• **Set exercise**
Can you reproduce the data beneath, keeping every line exact?

Object data in JSON
= = = =

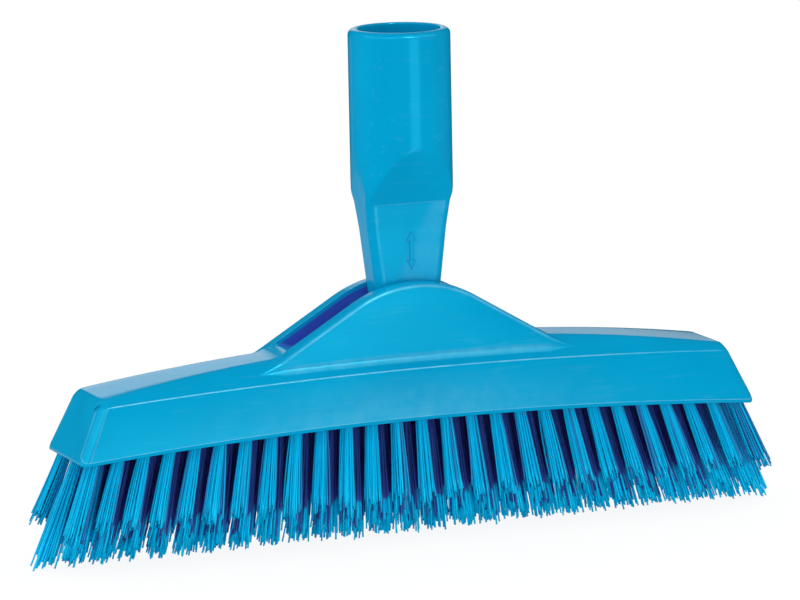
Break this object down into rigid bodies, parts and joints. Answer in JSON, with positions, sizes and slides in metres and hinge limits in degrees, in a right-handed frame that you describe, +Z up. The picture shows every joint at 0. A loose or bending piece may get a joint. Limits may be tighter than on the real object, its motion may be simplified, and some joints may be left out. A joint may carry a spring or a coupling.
{
  "type": "grout brush",
  "caption": "Long narrow grout brush: an arched block with angled rows of stiff bristle tufts trimmed to a V, and a threaded handle socket that tilts and locks upright between two cheeks.",
  "frame": {"origin": "on the floor under the middle of the block, where the longest bristle tips stand", "axes": "+X along the block, +Y across it towards the cheek that the pin enters, +Z up the handle"},
  "size_m": [0.2476, 0.038, 0.1582],
  "materials": {
    "moulded_block": "satin gloss, injection moulded polypropylene, sky blue",
    "moulded_socket": "satin gloss, injection moulded polypropylene, sky blue",
    "pin_steel": "drawn stainless wire, cut and lightly rounded",
    "bristle": "crisp polyester filaments, sky blue, cut ends"
  },
  "bodies": {
    "block": {"brush_block": "moulded_block", "tufts_front_1": "bristle", "tufts_front_2": "bristle", "tufts_front_3": "bristle", "tufts_front_4": "bristle", "tufts_front_5": "bristle", "tufts_front_6": "bristle", "tufts_front_7": "bristle", "tufts_front_8": "bristle", "tufts_front_9": "bristle", "tufts_front_inner_1": "bristle", "tufts_front_inner_2": "bristle", "tufts_front_inner_3": "bristle", "tufts_front_inner_4": "bristle", "tufts_front_inner_5": "bristle", "tufts_front_inner_6": "bristle", "tufts_front_inner_7": "bristle", "tufts_front_inner_8": "bristle", "tufts_front_inner_9": "bristle", "tufts_middle_1": "bristle", "tufts_middle_2": "bristle", "tufts_middle_3": "bristle", "tufts_middle_4": "bristle", "tufts_middle_5": "bristle", "tufts_middle_6": "bristle", "tufts_middle_7": "bristle", "tufts_middle_8": "bristle", "tufts_middle_9": "bristle", "tufts_back_inner_1": "bristle", "tufts_back_inner_2": "bristle", "tufts_back_inner_3": "bristle", "tufts_back_inner_4": "bristle", "tufts_back_inner_5": "bristle", "tufts_back_inner_6": "bristle", "tufts_back_inner_7": "bristle", "tufts_back_inner_8": "bristle", "tufts_back_inner_9": "bristle", "tufts_back_1": "bristle", "tufts_back_2": "bristle", "tufts_back_3": "bristle", "tufts_back_4": "bristle", "tufts_back_5": "bristle", "tufts_back_6": "bristle", "tufts_back_7": "bristle", "tufts_back_8": "bristle", "tufts_back_9": "bristle"},
    "pivot": {"pivot_pin": "pin_steel"},
    "neck": {"handle_socket": "moulded_socket"}
  },
  "joints": [
    {"name": "neck_tilt", "type": "hinge", "parent": "block", "child": "pivot", "pos_m": [0, 0, 0.0665], "axis": [0, 1, 0], "range_deg": [-65, 65]},
    {"name": "neck_lock", "type": "slide", "parent": "pivot", "child": "neck", "axis": [0, 0, 1], "range_m": [0, 0.005]}
  ]
}
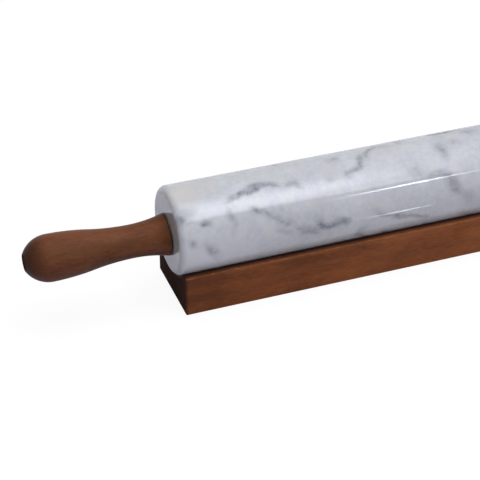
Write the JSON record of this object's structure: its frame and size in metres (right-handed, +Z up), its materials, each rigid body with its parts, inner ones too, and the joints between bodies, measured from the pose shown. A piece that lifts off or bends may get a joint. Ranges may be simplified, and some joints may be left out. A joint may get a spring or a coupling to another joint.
{
  "type": "marble rolling pin",
  "caption": "Marble rolling pin that turns on a steel rod between turned wooden handles, lying in the trough of a plain wooden cradle block.",
  "frame": {"origin": "on the surface that the cradle stands on, under the middle of the pin", "axes": "+X along the pin towards its right handle, +Z up"},
  "size_m": [0.4442, 0.06, 0.0788],
  "materials": {
    "marble": "polished, white with grey veins",
    "cradle_wood": "dark red-brown stain, satin",
    "handle_wood": "turned, red-brown stain, satin",
    "steel": "drawn bar, zinc plated",
    "nylon": "natural nylon, turned",
    "brass": "machined"
  },
  "bodies": {
    "cradle": {"cradle": "cradle_wood"},
    "axle": {"axle_rod": "steel", "left_washer": "steel", "right_washer": "steel", "left_insert": "brass", "right_insert": "brass", "left_handle": "handle_wood", "right_handle": "handle_wood"},
    "barrel": {"marble_barrel": "marble", "left_bushing": "nylon", "right_bushing": "nylon"}
  },
  "joints": [
    {"name": "lift_off", "type": "slide", "parent": "cradle", "child": "axle", "axis": [0, 0, 1], "range_m": [0, 0.1]},
    {"name": "barrel_spin", "type": "hinge", "parent": "axle", "child": "barrel", "pos_m": [0, 0, 0.0488], "axis": [1, 0, 0], "continuous": true}
  ]
}
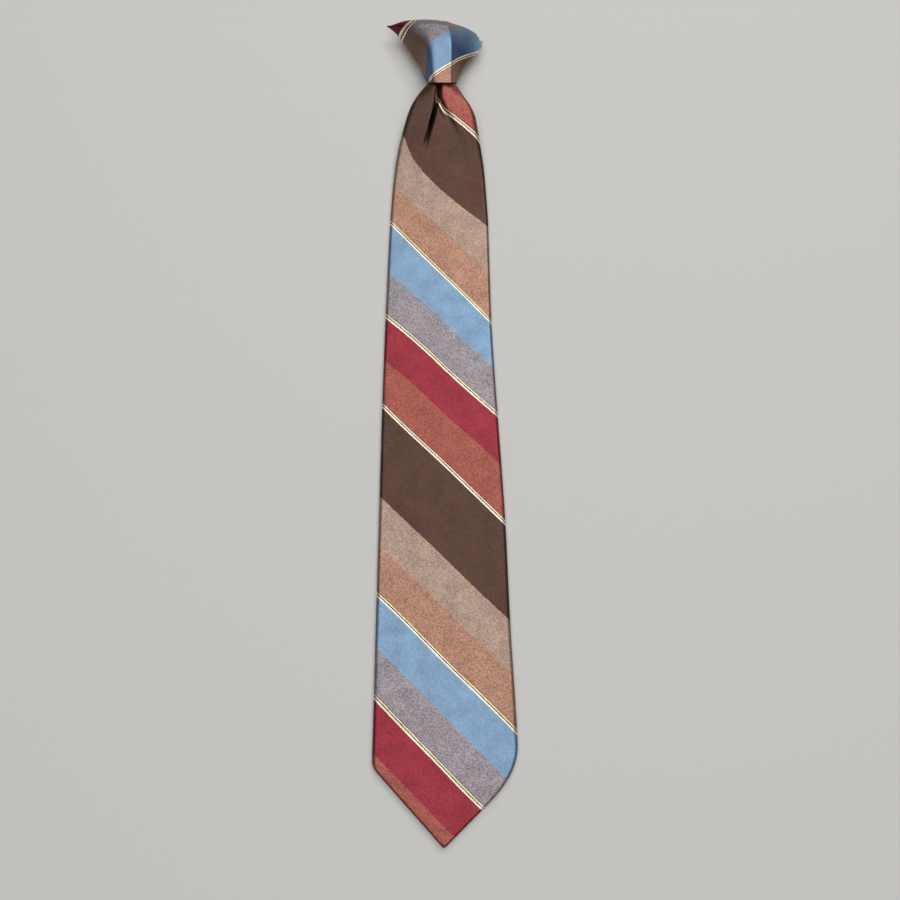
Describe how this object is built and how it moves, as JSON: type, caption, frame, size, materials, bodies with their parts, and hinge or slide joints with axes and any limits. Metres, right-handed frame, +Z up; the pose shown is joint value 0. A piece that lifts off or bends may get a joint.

= = = =

• **The result**
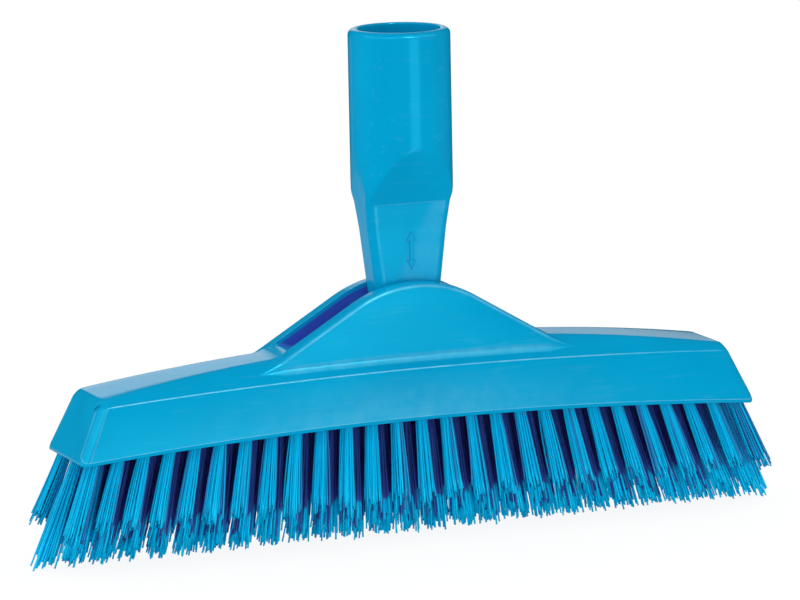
Break this object down into rigid bodies, parts and joints. Answer in JSON, with positions, sizes and slides in metres and hinge limits in degrees, in a right-handed frame that you describe, +Z up. The picture shows every joint at 0. A loose or bending piece may get a joint. Limits may be tighter than on the real object, its motion may be simplified, and some joints may be left out. A joint may carry a spring or a coupling.
{
  "type": "grout brush",
  "caption": "Long narrow grout brush: an arched block with angled rows of stiff bristle tufts trimmed to a V, and a threaded handle socket that tilts and locks upright between two cheeks.",
  "frame": {"origin": "on the floor under the middle of the block, where the longest bristle tips stand", "axes": "+X along the block, +Y across it towards the cheek that the pin enters, +Z up the handle"},
  "size_m": [0.2476, 0.038, 0.1582],
  "materials": {
    "moulded_block": "satin gloss, injection moulded polypropylene, sky blue",
    "moulded_socket": "satin gloss, injection moulded polypropylene, sky blue",
    "pin_steel": "drawn stainless wire, cut and lightly rounded",
    "bristle": "crisp polyester filaments, sky blue, cut ends"
  },
  "bodies": {
    "block": {"brush_block": "moulded_block", "tufts_front_1": "bristle", "tufts_front_2": "bristle", "tufts_front_3": "bristle", "tufts_front_4": "bristle", "tufts_front_5": "bristle", "tufts_front_6": "bristle", "tufts_front_7": "bristle", "tufts_front_8": "bristle", "tufts_front_9": "bristle", "tufts_front_inner_1": "bristle", "tufts_front_inner_2": "bristle", "tufts_front_inner_3": "bristle", "tufts_front_inner_4": "bristle", "tufts_front_inner_5": "bristle", "tufts_front_inner_6": "bristle", "tufts_front_inner_7": "bristle", "tufts_front_inner_8": "bristle", "tufts_front_inner_9": "bristle", "tufts_middle_1": "bristle", "tufts_middle_2": "bristle", "tufts_middle_3": "bristle", "tufts_middle_4": "bristle", "tufts_middle_5": "bristle", "tufts_middle_6": "bristle", "tufts_middle_7": "bristle", "tufts_middle_8": "bristle", "tufts_middle_9": "bristle", "tufts_back_inner_1": "bristle", "tufts_back_inner_2": "bristle", "tufts_back_inner_3": "bristle", "tufts_back_inner_4": "bristle", "tufts_back_inner_5": "bristle", "tufts_back_inner_6": "bristle", "tufts_back_inner_7": "bristle", "tufts_back_inner_8": "bristle", "tufts_back_inner_9": "bristle", "tufts_back_1": "bristle", "tufts_back_2": "bristle", "tufts_back_3": "bristle", "tufts_back_4": "bristle", "tufts_back_5": "bristle", "tufts_back_6": "bristle", "tufts_back_7": "bristle", "tufts_back_8": "bristle", "tufts_back_9": "bristle"},
    "pivot": {"pivot_pin": "pin_steel"},
    "neck": {"handle_socket": "moulded_socket"}
  },
  "joints": [
    {"name": "neck_tilt", "type": "hinge", "parent": "block", "child": "pivot", "pos_m": [0, 0, 0.0665], "axis": [0, 1, 0], "range_deg": [-65, 65]},
    {"name": "neck_lock", "type": "slide", "parent": "pivot", "child": "neck", "axis": [0, 0, 1], "range_m": [0, 0.005]}
  ]
}
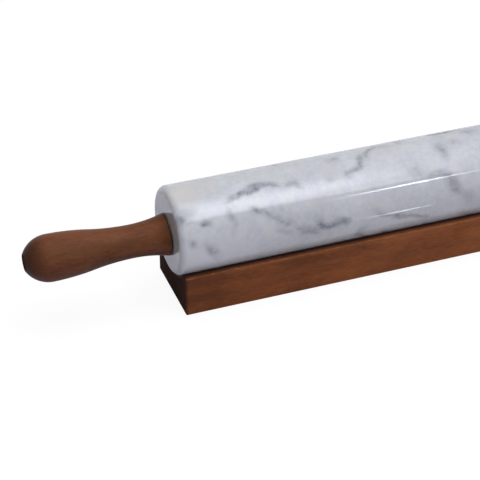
Write the JSON record of this object's structure: its frame and size in metres (right-handed, +Z up), its materials, each rigid body with its parts, inner ones too, and the joints between bodies, measured from the pose shown. A piece that lifts off or bends may get a joint. Ranges may be simplified, and some joints may be left out. A joint may get a spring or a coupling to another joint.
{
  "type": "marble rolling pin",
  "caption": "Marble rolling pin that turns on a steel rod between turned wooden handles, lying in the trough of a plain wooden cradle block.",
  "frame": {"origin": "on the surface that the cradle stands on, under the middle of the pin", "axes": "+X along the pin towards its right handle, +Z up"},
  "size_m": [0.4442, 0.06, 0.0788],
  "materials": {
    "marble": "polished, white with grey veins",
    "cradle_wood": "dark red-brown stain, satin",
    "handle_wood": "turned, red-brown stain, satin",
    "steel": "drawn bar, zinc plated",
    "nylon": "natural nylon, turned",
    "brass": "machined"
  },
  "bodies": {
    "cradle": {"cradle": "cradle_wood"},
    "axle": {"axle_rod": "steel", "left_washer": "steel", "right_washer": "steel", "left_insert": "brass", "right_insert": "brass", "left_handle": "handle_wood", "right_handle": "handle_wood"},
    "barrel": {"marble_barrel": "marble", "left_bushing": "nylon", "right_bushing": "nylon"}
  },
  "joints": [
    {"name": "lift_off", "type": "slide", "parent": "cradle", "child": "axle", "axis": [0, 0, 1], "range_m": [0, 0.1]},
    {"name": "barrel_spin", "type": "hinge", "parent": "axle", "child": "barrel", "pos_m": [0, 0, 0.0488], "axis": [1, 0, 0], "continuous": true}
  ]
}
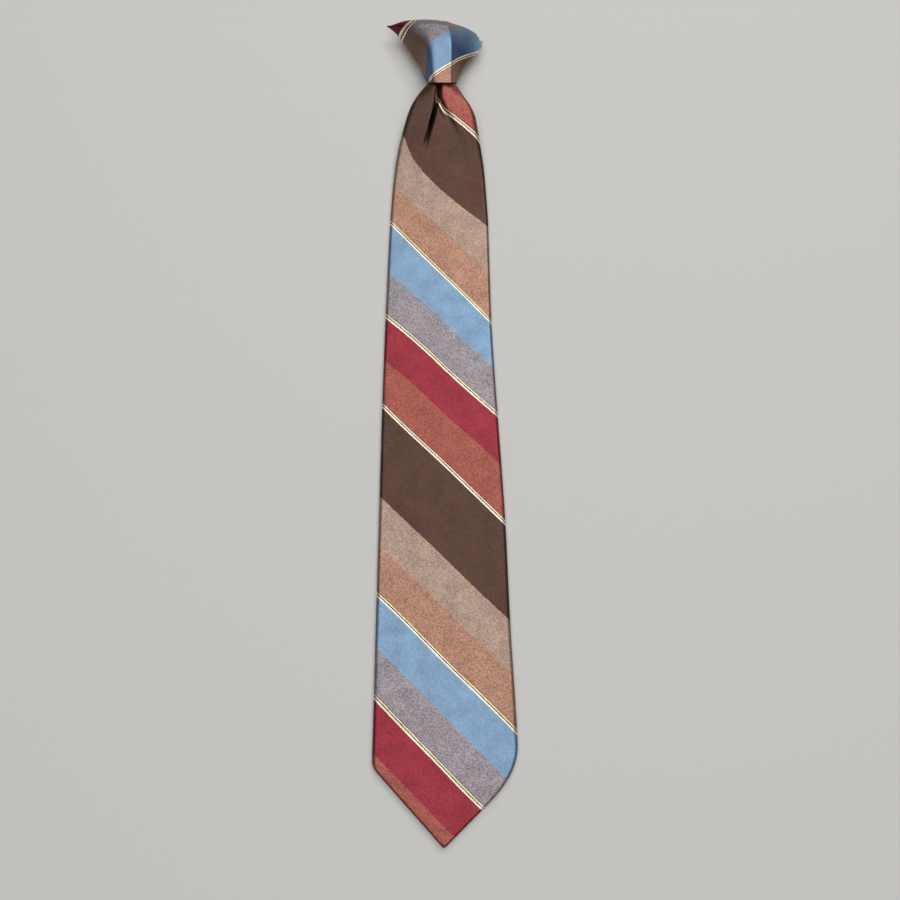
Describe how this object is built and how it moves, as JSON: type, caption, frame, size, materials, bodies with their parts, and hinge or slide joints with axes and any limits. Metres, right-handed frame, +Z up; the pose shown is joint value 0. A piece that lifts off or bends may get a joint.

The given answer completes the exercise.